Set exercise:
Write out, precisely and in full, each line of the material.
+===+
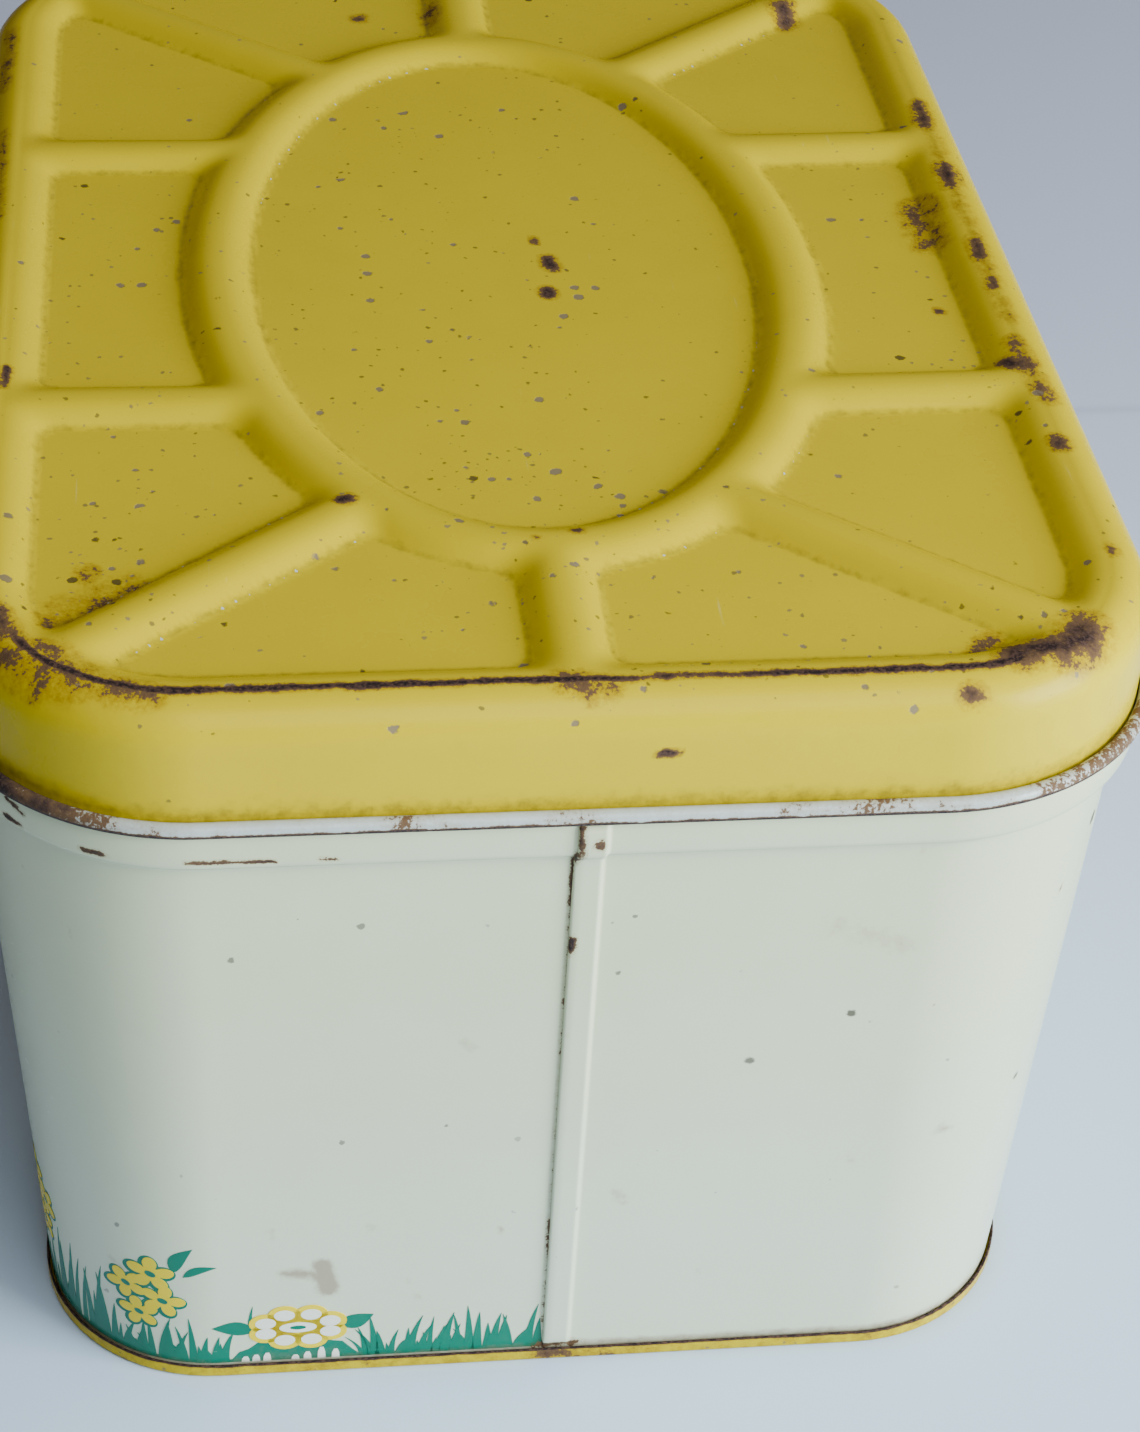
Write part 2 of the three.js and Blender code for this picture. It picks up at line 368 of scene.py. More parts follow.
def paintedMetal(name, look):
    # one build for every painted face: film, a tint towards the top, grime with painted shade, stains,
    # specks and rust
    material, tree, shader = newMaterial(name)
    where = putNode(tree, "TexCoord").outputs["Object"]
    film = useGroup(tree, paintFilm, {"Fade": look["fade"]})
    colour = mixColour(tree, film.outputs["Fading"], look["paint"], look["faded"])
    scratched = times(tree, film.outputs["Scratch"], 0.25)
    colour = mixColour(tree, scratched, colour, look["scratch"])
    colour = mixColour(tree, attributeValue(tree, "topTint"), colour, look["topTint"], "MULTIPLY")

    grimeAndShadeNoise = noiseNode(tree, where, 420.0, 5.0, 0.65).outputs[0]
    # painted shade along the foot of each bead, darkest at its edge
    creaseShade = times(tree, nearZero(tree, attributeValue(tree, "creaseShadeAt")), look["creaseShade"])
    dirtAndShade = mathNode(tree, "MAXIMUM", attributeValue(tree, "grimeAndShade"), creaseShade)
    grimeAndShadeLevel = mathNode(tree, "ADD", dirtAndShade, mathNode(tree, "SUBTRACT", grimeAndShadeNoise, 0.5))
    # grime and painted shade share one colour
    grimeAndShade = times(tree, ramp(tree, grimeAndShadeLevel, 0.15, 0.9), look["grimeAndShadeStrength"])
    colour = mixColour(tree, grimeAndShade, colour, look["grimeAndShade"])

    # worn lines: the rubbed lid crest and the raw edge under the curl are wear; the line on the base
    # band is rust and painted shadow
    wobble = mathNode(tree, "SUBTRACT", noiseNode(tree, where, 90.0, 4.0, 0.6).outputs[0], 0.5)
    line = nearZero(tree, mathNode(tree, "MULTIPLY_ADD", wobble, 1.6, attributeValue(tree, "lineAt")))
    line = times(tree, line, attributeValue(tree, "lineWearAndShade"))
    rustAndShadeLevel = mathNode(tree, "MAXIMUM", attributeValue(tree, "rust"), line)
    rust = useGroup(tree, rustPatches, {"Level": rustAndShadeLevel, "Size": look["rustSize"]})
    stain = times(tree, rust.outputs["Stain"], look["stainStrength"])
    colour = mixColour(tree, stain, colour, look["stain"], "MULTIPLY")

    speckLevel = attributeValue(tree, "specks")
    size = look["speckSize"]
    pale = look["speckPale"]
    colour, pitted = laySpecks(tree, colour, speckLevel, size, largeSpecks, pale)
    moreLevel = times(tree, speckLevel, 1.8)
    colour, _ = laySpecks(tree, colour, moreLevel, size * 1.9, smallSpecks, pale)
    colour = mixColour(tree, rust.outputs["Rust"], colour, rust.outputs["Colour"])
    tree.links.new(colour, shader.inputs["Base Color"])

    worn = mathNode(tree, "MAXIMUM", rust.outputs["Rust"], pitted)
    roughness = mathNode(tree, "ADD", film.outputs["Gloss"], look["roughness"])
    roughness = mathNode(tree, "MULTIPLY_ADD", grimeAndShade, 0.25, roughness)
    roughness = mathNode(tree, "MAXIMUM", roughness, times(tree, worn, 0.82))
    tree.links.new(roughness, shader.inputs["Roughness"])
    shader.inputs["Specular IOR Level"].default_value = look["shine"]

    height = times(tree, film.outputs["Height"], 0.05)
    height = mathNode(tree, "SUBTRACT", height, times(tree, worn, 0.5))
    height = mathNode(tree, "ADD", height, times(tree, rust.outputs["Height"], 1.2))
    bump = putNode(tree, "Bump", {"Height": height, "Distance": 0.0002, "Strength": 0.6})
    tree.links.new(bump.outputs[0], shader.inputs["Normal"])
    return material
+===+
Correct output:
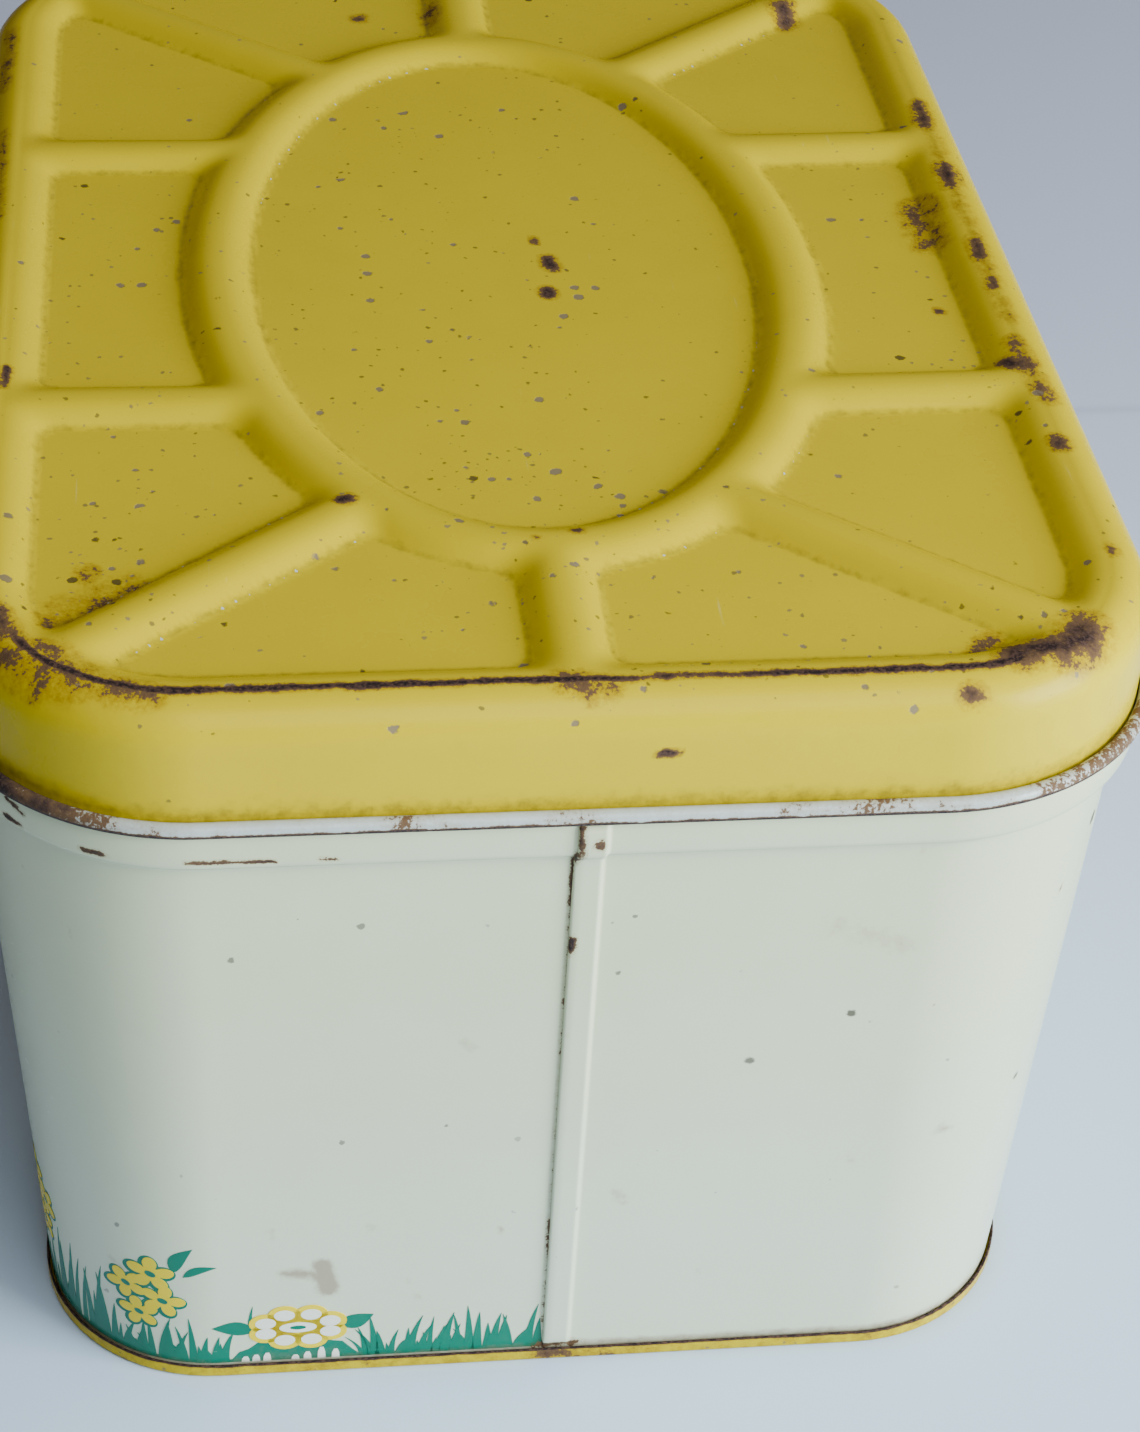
Write part 2 of the three.js and Blender code for this picture. It picks up at line 368 of scene.py. More parts follow.
def paintedMetal(name, look):
    # one build for every painted face: film, a tint towards the top, grime with painted shade, stains,
    # specks and rust
    material, tree, shader = newMaterial(name)
    where = putNode(tree, "TexCoord").outputs["Object"]
    film = useGroup(tree, paintFilm, {"Fade": look["fade"]})
    colour = mixColour(tree, film.outputs["Fading"], look["paint"], look["faded"])
    scratched = times(tree, film.outputs["Scratch"], 0.25)
    colour = mixColour(tree, scratched, colour, look["scratch"])
    colour = mixColour(tree, attributeValue(tree, "topTint"), colour, look["topTint"], "MULTIPLY")

    grimeAndShadeNoise = noiseNode(tree, where, 420.0, 5.0, 0.65).outputs[0]
    # painted shade along the foot of each bead, darkest at its edge
    creaseShade = times(tree, nearZero(tree, attributeValue(tree, "creaseShadeAt")), look["creaseShade"])
    dirtAndShade = mathNode(tree, "MAXIMUM", attributeValue(tree, "grimeAndShade"), creaseShade)
    grimeAndShadeLevel = mathNode(tree, "ADD", dirtAndShade, mathNode(tree, "SUBTRACT", grimeAndShadeNoise, 0.5))
    # grime and painted shade share one colour
    grimeAndShade = times(tree, ramp(tree, grimeAndShadeLevel, 0.15, 0.9), look["grimeAndShadeStrength"])
    colour = mixColour(tree, grimeAndShade, colour, look["grimeAndShade"])

    # worn lines: the rubbed lid crest and the raw edge under the curl are wear; the line on the base
    # band is rust and painted shadow
    wobble = mathNode(tree, "SUBTRACT", noiseNode(tree, where, 90.0, 4.0, 0.6).outputs[0], 0.5)
    line = nearZero(tree, mathNode(tree, "MULTIPLY_ADD", wobble, 1.6, attributeValue(tree, "lineAt")))
    line = times(tree, line, attributeValue(tree, "lineWearAndShade"))
    rustAndShadeLevel = mathNode(tree, "MAXIMUM", attributeValue(tree, "rust"), line)
    rust = useGroup(tree, rustPatches, {"Level": rustAndShadeLevel, "Size": look["rustSize"]})
    stain = times(tree, rust.outputs["Stain"], look["stainStrength"])
    colour = mixColour(tree, stain, colour, look["stain"], "MULTIPLY")

    speckLevel = attributeValue(tree, "specks")
    size = look["speckSize"]
    pale = look["speckPale"]
    colour, pitted = laySpecks(tree, colour, speckLevel, size, largeSpecks, pale)
    moreLevel = times(tree, speckLevel, 1.8)
    colour, _ = laySpecks(tree, colour, moreLevel, size * 1.9, smallSpecks, pale)
    colour = mixColour(tree, rust.outputs["Rust"], colour, rust.outputs["Colour"])
    tree.links.new(colour, shader.inputs["Base Color"])

    worn = mathNode(tree, "MAXIMUM", rust.outputs["Rust"], pitted)
    roughness = mathNode(tree, "ADD", film.outputs["Gloss"], look["roughness"])
    roughness = mathNode(tree, "MULTIPLY_ADD", grimeAndShade, 0.25, roughness)
    roughness = mathNode(tree, "MAXIMUM", roughness, times(tree, worn, 0.82))
    tree.links.new(roughness, shader.inputs["Roughness"])
    shader.inputs["Specular IOR Level"].default_value = look["shine"]

    height = times(tree, film.outputs["Height"], 0.05)
    height = mathNode(tree, "SUBTRACT", height, times(tree, worn, 0.5))
    height = mathNode(tree, "ADD", height, times(tree, rust.outputs["Height"], 1.2))
    bump = putNode(tree, "Bump", {"Height": height, "Distance": 0.0002, "Strength": 0.6})
    tree.links.new(bump.outputs[0], shader.inputs["Normal"])
    return material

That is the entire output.